New Video: Shawn Johnson’s Trippy Animated Visuals for Czarface’s and Ghostface’s Latest Single

 

Last year, I wrote quite a bit about Czarface, a collaborative project featuring renowned, underground hip-hop duo 7L & Esoteric and the Wu-Tang Clan‘s Inspectah Deck. The act derives its name from a character they created that’s patterned after comic book super villains and aspects of each of the individual members of the project. Now, as you may recall, the act can trace its origins to when the trio toured together, which led to a handful of singles — including “Speaking Real Words” off 7L & Esoteric’s 2001 album, The Soul Purpose and “12th Chamber” off their 2010 album 1212, and a number of other singles. Since the act formed back in 2013, they’ve released four critically applauded albums: their 2013 self-titled debut, 2015’s Every Hero Needs a Villain, 2016’s A Fistful of Peril and their collaboration with MF DoomCzarface Meets Metalface, which was released last year.

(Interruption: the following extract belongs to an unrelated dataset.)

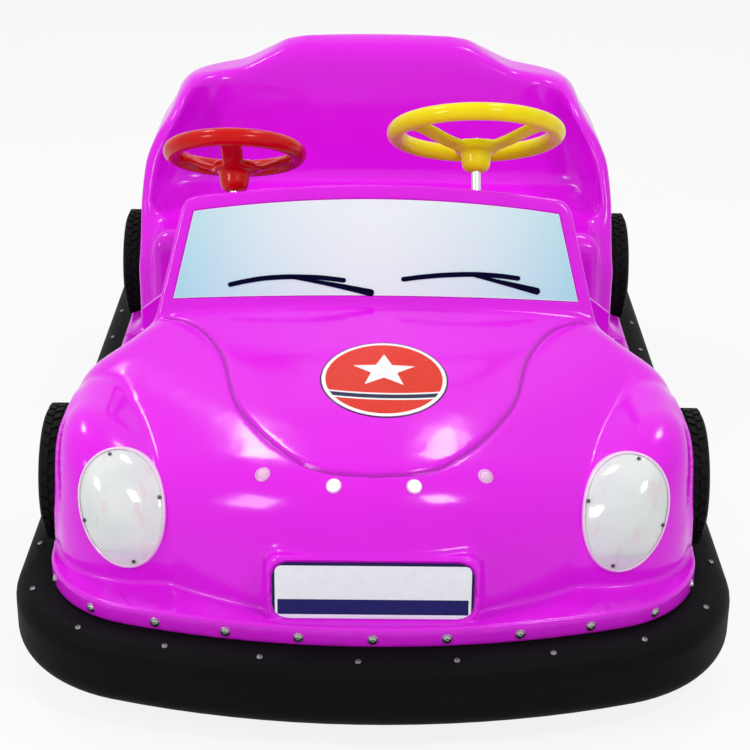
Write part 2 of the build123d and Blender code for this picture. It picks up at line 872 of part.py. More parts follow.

Interestingly, the acclaimed trio follow their critically applauded and highly-anticipated collaboration with MF Doom by teaming up with another legendary and beloved emcee, Ghostface Killah, a.k.a. Iron Man, a.k.a. Tony Starks on Czarface Meets Ghostface, which is slated for release later this week. “Iron Claw,” the album’s first single was a perfect taste of what hip hop heads should expect from the album — four of the world’s dopest emcees trading swaggering bars about running crime syndicates, taking over the world, being the dopest around and more over a thumping and downright menacing production featuring enormous, tweeter and woofer rocking beats, chopped up vocal samples and arpeggiated synths.  The album’s second and latest single “Mongolian Beef” features each emcee making an insane array of pop cultural references with some of the most inventive word play and rhyme schemes I’ve heard in some time — and each emcee trades their dense bars over a wobbling yet cinematic production consisting of a thumping and stuttering beats, chopped up vocal samples, buzzing organs, a sinuous and funky bass line. It’s a track that manages to be trippy and yet full of the street shit that I love so much — and much like Strong Arm Steady‘s “Premium,” the track finds the collaborative unit pushing their talents, skills and overall sound in a wild, new direction.

Directed by Shawn A. Johnson, the recently released, collage-based animated video fittingly draws from comic books, anime and Japanimation and is as much of a trip as the song it accompanies.